*STATED PROBLEM:* Select every line containing the word "model" from the material, and copy those lines.

*PROVIDED RECORDS:*
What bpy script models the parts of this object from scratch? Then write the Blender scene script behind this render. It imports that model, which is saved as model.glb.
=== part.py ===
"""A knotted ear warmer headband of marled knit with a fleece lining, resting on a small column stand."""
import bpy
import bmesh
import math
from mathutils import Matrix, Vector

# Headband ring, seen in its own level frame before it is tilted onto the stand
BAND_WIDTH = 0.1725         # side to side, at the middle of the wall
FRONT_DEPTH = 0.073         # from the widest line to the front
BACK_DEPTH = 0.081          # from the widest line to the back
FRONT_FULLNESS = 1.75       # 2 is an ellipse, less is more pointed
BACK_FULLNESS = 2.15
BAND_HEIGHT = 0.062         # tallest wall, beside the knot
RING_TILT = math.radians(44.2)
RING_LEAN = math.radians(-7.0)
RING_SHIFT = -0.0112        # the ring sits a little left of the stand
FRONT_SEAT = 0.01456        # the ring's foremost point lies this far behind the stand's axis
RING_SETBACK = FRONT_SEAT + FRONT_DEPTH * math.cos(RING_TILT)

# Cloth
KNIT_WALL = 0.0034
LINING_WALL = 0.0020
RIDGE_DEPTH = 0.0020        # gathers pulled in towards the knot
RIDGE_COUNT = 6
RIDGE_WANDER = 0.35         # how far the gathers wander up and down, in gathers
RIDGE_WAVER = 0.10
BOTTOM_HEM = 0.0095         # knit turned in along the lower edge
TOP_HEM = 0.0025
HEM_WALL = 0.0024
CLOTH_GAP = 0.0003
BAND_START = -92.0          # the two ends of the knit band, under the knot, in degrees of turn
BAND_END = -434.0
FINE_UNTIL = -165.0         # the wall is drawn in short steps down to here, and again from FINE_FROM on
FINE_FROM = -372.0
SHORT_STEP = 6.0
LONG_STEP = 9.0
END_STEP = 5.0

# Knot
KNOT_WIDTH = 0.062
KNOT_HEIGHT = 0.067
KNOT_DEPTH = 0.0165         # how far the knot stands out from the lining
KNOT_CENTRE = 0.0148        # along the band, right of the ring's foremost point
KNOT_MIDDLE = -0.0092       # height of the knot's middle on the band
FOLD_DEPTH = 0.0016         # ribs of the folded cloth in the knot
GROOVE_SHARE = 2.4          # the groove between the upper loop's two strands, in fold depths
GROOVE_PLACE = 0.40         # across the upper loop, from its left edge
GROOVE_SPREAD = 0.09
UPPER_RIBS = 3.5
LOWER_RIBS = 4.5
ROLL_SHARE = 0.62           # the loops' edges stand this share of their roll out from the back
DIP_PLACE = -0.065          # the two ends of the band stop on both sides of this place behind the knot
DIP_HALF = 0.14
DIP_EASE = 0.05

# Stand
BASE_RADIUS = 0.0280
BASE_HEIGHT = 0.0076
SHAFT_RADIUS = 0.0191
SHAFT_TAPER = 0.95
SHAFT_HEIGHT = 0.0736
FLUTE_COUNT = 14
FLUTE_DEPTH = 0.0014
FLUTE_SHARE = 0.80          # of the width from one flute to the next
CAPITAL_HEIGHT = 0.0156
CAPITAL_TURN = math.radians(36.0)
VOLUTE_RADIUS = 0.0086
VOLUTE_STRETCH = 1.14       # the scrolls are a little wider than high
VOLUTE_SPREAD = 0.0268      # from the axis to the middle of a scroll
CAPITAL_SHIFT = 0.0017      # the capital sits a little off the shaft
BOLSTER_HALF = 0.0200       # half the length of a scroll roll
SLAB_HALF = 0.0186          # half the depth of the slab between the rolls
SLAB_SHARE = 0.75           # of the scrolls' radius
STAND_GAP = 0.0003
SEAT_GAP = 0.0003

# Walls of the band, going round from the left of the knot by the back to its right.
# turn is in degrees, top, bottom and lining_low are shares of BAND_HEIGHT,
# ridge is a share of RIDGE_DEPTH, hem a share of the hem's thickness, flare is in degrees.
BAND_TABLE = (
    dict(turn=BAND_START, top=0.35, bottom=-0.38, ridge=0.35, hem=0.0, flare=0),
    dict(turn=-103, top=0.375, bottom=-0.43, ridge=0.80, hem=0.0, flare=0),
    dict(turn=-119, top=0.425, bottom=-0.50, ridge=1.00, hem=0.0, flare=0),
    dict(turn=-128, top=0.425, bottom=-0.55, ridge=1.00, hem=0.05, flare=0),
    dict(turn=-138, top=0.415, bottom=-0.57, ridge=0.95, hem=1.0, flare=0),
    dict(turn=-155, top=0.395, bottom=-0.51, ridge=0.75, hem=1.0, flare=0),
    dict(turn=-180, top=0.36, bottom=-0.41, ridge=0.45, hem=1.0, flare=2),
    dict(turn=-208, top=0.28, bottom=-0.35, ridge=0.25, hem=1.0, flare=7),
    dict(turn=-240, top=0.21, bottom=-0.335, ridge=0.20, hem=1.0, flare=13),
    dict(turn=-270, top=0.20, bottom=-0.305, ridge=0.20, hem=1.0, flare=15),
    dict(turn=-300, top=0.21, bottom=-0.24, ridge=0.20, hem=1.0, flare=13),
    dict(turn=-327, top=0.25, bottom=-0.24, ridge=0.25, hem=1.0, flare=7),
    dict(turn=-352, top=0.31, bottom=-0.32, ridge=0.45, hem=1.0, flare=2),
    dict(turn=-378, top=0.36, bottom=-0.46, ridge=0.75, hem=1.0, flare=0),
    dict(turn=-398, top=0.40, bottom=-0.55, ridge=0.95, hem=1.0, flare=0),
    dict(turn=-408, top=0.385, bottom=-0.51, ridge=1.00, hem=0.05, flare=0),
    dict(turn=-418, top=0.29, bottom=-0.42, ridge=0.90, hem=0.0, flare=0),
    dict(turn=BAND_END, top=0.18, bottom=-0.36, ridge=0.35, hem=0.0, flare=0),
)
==
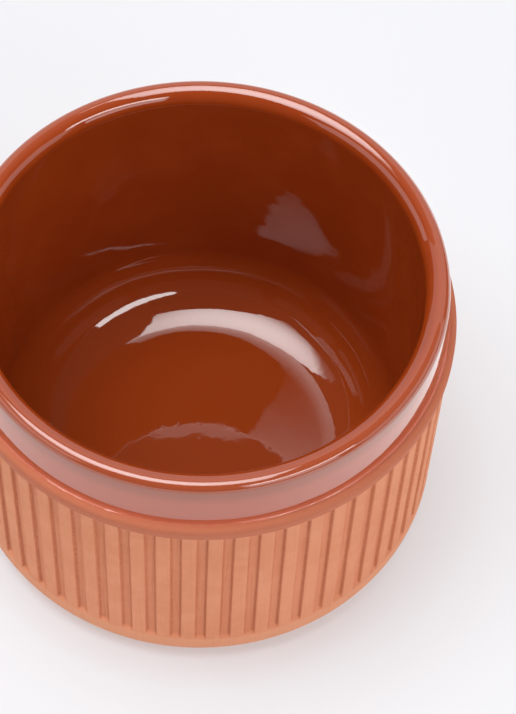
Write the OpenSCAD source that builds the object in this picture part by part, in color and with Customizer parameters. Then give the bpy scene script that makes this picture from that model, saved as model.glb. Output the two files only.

*FINAL ANSWER:*
What bpy script models the parts of this object from scratch? Then write the Blender scene script behind this render. It imports that model, which is saved as model.glb.
Write the OpenSCAD source that builds the object in this picture part by part, in color and with Customizer parameters. Then give the bpy scene script that makes this picture from that model, saved as model.glb. Output the two files only.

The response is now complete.